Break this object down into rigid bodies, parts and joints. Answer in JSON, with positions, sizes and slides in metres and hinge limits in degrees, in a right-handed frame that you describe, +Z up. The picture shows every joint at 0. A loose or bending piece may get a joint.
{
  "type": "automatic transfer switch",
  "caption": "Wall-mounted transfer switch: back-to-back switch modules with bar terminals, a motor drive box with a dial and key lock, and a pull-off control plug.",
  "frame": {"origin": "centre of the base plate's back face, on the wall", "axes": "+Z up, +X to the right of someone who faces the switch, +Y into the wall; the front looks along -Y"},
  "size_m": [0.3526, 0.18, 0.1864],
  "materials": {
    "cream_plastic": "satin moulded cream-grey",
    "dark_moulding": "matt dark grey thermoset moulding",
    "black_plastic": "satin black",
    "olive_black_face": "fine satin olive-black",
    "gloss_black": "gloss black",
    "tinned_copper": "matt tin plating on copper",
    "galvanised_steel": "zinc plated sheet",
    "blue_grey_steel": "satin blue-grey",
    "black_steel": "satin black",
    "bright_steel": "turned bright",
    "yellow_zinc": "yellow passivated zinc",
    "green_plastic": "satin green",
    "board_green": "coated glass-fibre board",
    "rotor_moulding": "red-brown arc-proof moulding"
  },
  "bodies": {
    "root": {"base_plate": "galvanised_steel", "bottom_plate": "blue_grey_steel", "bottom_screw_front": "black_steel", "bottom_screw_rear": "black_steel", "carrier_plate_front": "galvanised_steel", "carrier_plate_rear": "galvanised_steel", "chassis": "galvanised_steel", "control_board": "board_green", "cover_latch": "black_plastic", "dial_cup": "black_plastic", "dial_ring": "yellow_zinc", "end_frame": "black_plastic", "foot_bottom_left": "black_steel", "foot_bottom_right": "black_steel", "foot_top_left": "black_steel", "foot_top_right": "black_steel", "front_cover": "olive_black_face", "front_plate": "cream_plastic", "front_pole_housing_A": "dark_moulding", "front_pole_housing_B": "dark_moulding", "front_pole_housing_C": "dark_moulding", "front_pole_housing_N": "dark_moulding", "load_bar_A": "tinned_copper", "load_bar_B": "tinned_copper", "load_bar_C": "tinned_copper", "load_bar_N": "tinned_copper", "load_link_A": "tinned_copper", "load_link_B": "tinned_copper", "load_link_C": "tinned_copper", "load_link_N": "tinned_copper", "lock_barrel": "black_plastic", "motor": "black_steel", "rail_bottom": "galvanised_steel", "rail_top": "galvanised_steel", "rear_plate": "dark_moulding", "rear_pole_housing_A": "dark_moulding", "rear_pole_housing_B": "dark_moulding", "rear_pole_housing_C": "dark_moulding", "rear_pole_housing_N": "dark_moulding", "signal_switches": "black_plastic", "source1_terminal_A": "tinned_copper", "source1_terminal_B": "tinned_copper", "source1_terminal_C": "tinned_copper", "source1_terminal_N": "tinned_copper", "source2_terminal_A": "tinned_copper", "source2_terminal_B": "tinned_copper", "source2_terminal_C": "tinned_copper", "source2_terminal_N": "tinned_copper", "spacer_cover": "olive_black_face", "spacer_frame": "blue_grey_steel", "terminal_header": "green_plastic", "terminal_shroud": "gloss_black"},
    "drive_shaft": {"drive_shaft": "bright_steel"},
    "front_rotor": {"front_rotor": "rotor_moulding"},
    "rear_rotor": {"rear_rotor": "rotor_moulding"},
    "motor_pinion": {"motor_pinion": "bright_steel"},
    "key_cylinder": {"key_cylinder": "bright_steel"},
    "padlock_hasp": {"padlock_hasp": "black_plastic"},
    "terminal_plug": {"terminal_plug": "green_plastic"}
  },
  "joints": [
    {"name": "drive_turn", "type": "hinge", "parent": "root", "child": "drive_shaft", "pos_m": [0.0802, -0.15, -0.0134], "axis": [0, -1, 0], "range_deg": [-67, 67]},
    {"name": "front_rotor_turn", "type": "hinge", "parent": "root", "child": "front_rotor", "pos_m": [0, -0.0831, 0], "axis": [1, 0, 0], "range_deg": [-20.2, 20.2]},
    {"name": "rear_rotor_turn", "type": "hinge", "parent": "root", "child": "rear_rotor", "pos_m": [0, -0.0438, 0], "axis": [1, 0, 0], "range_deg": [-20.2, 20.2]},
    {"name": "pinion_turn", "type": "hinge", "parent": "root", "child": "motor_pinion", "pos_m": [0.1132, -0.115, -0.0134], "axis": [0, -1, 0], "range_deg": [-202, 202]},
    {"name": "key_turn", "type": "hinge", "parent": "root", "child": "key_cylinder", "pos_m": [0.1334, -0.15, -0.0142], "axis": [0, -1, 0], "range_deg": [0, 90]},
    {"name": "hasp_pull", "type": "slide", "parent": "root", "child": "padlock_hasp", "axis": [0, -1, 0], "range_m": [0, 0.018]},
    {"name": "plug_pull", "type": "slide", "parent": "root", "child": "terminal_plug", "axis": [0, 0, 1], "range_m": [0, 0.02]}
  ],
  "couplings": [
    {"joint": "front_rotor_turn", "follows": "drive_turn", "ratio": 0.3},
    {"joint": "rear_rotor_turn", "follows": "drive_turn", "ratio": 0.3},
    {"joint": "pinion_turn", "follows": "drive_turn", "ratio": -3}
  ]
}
...
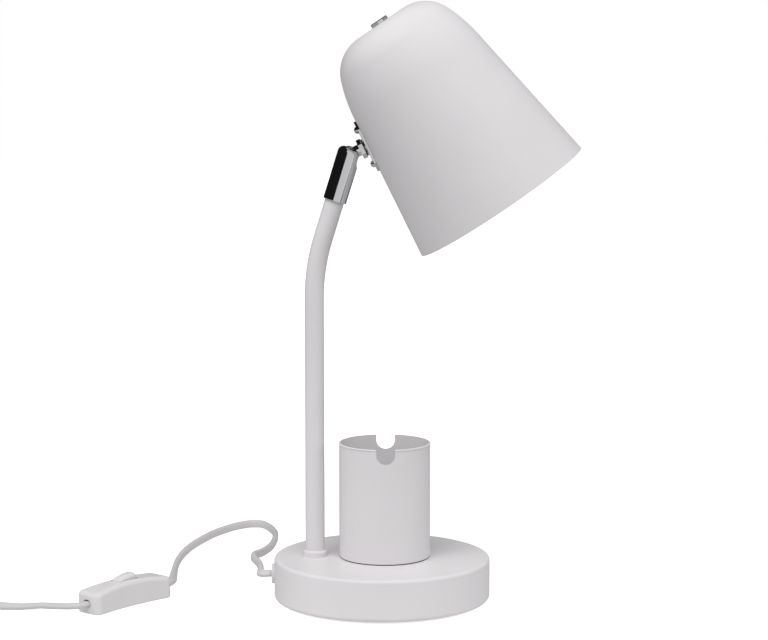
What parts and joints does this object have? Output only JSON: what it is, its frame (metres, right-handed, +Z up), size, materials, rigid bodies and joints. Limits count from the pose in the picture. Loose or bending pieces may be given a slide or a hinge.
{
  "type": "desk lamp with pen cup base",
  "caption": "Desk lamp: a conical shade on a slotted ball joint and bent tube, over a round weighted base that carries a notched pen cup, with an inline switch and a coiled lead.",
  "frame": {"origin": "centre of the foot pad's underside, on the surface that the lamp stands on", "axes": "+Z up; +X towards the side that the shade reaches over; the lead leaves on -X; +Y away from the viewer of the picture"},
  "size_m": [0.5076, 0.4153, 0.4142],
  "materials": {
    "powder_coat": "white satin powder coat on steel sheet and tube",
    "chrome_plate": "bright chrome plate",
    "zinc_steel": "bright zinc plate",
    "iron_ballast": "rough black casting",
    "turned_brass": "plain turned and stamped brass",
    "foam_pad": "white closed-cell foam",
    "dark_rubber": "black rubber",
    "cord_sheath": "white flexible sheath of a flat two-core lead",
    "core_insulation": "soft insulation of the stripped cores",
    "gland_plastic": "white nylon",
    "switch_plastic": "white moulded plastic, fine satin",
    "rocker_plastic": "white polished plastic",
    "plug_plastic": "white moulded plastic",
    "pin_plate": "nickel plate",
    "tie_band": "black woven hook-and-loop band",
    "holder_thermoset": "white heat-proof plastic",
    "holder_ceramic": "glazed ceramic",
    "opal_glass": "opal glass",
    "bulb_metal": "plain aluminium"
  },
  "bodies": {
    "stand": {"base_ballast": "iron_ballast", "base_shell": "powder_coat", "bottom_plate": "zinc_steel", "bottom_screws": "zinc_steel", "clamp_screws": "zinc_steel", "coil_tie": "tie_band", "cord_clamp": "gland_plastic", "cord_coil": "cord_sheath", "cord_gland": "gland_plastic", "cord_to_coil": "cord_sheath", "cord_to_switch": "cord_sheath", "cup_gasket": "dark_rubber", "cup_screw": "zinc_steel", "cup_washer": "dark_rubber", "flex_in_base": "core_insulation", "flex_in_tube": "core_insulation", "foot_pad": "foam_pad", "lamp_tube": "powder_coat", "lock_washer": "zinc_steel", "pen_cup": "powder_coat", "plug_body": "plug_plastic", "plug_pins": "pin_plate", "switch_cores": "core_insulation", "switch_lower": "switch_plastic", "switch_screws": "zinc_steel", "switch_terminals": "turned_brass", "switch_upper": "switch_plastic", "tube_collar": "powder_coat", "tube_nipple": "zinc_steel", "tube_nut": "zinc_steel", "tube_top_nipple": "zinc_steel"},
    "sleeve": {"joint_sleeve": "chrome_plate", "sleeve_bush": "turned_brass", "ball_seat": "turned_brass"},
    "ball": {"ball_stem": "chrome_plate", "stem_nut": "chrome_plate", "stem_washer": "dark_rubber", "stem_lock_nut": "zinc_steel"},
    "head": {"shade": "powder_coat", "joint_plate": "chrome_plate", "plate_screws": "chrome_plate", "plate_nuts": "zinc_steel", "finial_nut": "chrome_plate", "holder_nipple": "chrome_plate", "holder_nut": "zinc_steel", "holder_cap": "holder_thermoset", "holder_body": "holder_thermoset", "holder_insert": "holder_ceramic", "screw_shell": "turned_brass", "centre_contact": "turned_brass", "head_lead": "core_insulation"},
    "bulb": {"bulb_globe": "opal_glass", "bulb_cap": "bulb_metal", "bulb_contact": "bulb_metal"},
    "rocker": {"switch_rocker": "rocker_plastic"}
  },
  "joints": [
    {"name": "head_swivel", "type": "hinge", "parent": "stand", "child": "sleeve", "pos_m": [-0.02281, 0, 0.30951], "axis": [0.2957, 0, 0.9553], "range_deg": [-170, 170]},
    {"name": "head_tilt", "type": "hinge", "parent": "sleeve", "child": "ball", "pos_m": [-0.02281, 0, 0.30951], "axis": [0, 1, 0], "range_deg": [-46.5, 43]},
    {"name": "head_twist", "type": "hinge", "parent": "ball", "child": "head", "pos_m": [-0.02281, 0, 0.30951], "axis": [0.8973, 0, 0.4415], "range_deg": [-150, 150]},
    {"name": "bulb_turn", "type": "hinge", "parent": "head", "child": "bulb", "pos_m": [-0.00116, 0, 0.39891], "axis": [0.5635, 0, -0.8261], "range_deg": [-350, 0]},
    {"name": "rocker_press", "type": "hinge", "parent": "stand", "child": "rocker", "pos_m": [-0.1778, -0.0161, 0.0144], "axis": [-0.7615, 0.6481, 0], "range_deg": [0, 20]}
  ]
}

◆ **Given instruction**
Note each line of the entries that has "with" in it, and copy those lines.

◆ **Task solution**
Break this object down into rigid bodies, parts and joints. Answer in JSON, with positions, sizes and slides in metres and hinge limits in degrees, in a right-handed frame that you describe, +Z up. The picture shows every joint at 0. A loose or bending piece may get a joint.
  "caption": "Wall-mounted transfer switch: back-to-back switch modules with bar terminals, a motor drive box with a dial and key lock, and a pull-off control plug.",
  "type": "desk lamp with pen cup base",
  "caption": "Desk lamp: a conical shade on a slotted ball joint and bent tube, over a round weighted base that carries a notched pen cup, with an inline switch and a coiled lead.",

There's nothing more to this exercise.